WORK REQUIRED -
Search the material for the string "source", then return every line where it is found.

RECORDED INFORMATION -
-- START --
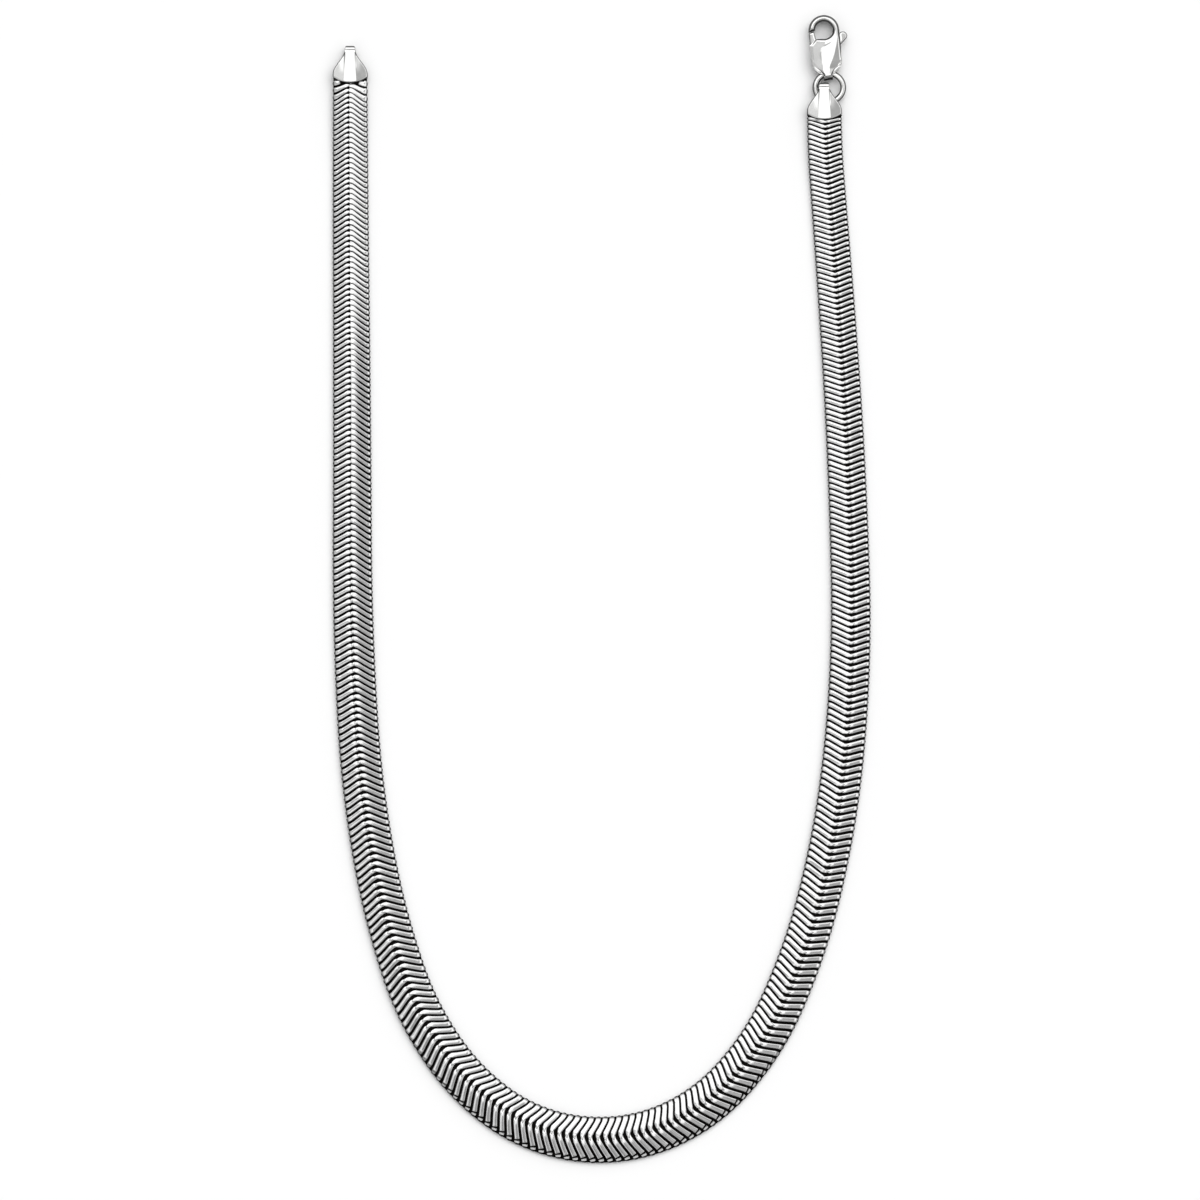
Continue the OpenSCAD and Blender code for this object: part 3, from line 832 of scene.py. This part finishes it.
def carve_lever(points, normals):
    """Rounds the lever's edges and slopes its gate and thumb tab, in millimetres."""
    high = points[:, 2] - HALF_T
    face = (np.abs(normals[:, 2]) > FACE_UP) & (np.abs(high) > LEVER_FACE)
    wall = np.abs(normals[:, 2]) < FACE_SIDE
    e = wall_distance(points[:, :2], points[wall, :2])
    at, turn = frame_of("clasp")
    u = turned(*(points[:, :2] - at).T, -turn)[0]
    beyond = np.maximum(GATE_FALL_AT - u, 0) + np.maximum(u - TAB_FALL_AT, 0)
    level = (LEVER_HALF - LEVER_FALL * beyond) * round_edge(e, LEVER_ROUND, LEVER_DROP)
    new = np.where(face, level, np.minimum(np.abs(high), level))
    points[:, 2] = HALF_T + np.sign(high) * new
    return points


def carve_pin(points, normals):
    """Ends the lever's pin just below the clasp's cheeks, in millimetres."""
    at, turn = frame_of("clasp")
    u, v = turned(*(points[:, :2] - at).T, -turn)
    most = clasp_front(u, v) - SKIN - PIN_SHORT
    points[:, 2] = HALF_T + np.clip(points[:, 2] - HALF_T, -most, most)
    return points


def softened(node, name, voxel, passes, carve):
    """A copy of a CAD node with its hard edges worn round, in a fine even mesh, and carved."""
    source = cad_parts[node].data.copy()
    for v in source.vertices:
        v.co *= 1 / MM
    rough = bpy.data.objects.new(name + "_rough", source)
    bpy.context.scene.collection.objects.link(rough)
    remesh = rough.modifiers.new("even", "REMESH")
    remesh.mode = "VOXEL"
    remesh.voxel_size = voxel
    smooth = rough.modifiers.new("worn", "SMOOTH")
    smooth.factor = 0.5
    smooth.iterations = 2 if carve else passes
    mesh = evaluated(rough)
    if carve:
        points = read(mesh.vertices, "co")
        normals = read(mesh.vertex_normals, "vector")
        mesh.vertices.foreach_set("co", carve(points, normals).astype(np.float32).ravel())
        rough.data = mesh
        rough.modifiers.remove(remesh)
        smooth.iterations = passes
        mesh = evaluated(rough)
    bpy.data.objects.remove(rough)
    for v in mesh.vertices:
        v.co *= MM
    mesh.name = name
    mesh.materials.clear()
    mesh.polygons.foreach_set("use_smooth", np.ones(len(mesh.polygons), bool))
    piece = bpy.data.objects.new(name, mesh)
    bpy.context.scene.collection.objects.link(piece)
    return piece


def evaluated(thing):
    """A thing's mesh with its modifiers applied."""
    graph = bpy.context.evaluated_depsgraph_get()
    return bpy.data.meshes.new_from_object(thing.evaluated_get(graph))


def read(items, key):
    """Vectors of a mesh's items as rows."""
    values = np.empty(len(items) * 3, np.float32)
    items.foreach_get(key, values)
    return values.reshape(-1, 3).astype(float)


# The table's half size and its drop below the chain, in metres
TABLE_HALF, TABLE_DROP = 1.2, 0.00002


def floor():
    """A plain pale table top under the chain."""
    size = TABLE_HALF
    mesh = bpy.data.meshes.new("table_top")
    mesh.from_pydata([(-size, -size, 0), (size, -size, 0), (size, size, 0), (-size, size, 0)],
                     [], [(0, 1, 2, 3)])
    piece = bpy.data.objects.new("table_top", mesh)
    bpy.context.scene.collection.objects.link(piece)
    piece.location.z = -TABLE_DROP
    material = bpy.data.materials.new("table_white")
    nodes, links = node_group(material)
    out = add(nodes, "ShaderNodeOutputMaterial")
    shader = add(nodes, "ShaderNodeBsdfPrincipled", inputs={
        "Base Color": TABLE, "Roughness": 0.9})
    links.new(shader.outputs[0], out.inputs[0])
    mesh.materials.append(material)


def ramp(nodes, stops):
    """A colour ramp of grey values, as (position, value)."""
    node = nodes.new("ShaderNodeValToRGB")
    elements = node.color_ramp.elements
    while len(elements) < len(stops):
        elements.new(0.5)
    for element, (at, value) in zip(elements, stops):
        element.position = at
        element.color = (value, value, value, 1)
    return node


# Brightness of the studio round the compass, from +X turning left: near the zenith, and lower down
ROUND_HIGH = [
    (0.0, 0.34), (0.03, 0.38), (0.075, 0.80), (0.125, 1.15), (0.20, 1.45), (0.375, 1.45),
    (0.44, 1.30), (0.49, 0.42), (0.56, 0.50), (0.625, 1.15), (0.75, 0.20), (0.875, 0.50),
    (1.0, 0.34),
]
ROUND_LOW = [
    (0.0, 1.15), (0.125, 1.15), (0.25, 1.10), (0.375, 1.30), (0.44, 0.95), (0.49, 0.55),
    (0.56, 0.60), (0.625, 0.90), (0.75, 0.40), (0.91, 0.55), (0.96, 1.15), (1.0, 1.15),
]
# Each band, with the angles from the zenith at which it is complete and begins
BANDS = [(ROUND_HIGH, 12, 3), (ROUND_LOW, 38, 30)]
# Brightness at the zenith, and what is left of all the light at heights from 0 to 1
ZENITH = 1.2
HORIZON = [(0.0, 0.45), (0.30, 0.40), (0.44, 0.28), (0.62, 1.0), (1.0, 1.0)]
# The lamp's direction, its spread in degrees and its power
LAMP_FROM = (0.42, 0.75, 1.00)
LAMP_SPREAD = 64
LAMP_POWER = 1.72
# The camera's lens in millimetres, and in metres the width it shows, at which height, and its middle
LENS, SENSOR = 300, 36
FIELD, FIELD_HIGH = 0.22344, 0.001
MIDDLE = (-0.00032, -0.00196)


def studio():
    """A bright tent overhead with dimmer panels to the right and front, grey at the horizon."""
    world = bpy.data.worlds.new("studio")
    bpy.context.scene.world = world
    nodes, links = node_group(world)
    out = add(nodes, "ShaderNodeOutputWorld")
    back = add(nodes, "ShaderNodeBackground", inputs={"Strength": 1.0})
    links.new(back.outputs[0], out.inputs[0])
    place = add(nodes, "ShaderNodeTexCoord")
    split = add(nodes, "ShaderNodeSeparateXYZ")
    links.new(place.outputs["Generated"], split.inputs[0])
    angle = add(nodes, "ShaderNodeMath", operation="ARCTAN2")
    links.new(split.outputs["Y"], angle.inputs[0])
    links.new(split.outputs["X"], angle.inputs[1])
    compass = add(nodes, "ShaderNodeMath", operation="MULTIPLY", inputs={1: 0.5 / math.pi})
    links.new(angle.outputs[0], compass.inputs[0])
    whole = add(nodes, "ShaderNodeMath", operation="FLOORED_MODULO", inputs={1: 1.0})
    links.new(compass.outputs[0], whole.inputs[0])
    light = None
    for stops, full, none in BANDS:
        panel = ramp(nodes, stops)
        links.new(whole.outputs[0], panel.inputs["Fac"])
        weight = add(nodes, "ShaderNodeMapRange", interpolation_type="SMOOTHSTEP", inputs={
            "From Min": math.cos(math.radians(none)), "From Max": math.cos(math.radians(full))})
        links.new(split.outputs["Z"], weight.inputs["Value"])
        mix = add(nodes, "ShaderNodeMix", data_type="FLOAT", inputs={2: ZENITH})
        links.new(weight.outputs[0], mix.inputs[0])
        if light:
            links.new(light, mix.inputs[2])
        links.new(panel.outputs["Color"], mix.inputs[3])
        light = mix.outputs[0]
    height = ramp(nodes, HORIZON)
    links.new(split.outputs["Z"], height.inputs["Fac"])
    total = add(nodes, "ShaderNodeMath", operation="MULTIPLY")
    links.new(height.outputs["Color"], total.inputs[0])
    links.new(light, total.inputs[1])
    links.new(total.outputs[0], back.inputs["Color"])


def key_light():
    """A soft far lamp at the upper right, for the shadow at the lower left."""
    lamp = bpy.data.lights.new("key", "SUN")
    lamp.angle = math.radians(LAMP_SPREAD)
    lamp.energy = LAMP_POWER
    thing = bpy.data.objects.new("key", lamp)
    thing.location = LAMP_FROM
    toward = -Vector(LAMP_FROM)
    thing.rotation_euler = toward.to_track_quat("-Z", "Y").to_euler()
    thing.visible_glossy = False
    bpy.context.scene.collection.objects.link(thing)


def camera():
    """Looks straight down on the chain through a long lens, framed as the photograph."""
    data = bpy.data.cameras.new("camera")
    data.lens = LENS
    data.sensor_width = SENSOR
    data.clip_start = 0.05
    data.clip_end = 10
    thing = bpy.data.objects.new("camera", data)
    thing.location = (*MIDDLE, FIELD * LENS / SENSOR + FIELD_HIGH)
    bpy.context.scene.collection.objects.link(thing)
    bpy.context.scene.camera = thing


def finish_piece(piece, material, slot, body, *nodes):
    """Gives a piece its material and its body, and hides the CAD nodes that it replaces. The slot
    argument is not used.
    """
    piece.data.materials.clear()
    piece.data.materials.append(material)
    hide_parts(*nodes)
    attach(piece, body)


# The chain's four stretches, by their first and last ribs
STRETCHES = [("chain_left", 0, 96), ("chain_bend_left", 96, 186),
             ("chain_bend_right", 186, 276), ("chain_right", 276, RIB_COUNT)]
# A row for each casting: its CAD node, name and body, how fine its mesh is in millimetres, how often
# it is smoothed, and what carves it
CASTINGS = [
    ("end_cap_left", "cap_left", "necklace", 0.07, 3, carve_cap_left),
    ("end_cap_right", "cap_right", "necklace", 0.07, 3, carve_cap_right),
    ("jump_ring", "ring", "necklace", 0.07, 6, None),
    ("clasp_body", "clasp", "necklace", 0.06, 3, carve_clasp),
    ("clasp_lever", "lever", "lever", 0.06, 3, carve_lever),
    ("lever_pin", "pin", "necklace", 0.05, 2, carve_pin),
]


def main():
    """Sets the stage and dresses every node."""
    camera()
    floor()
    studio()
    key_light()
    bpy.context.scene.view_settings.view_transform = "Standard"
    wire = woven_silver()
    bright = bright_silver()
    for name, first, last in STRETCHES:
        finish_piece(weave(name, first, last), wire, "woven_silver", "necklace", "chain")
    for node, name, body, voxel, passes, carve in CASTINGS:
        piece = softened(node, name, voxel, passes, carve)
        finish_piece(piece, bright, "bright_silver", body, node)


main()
-- END --
TASK OUTPUT -
    source = cad_parts[node].data.copy()
    for v in source.vertices:
    rough = bpy.data.objects.new(name + "_rough", source)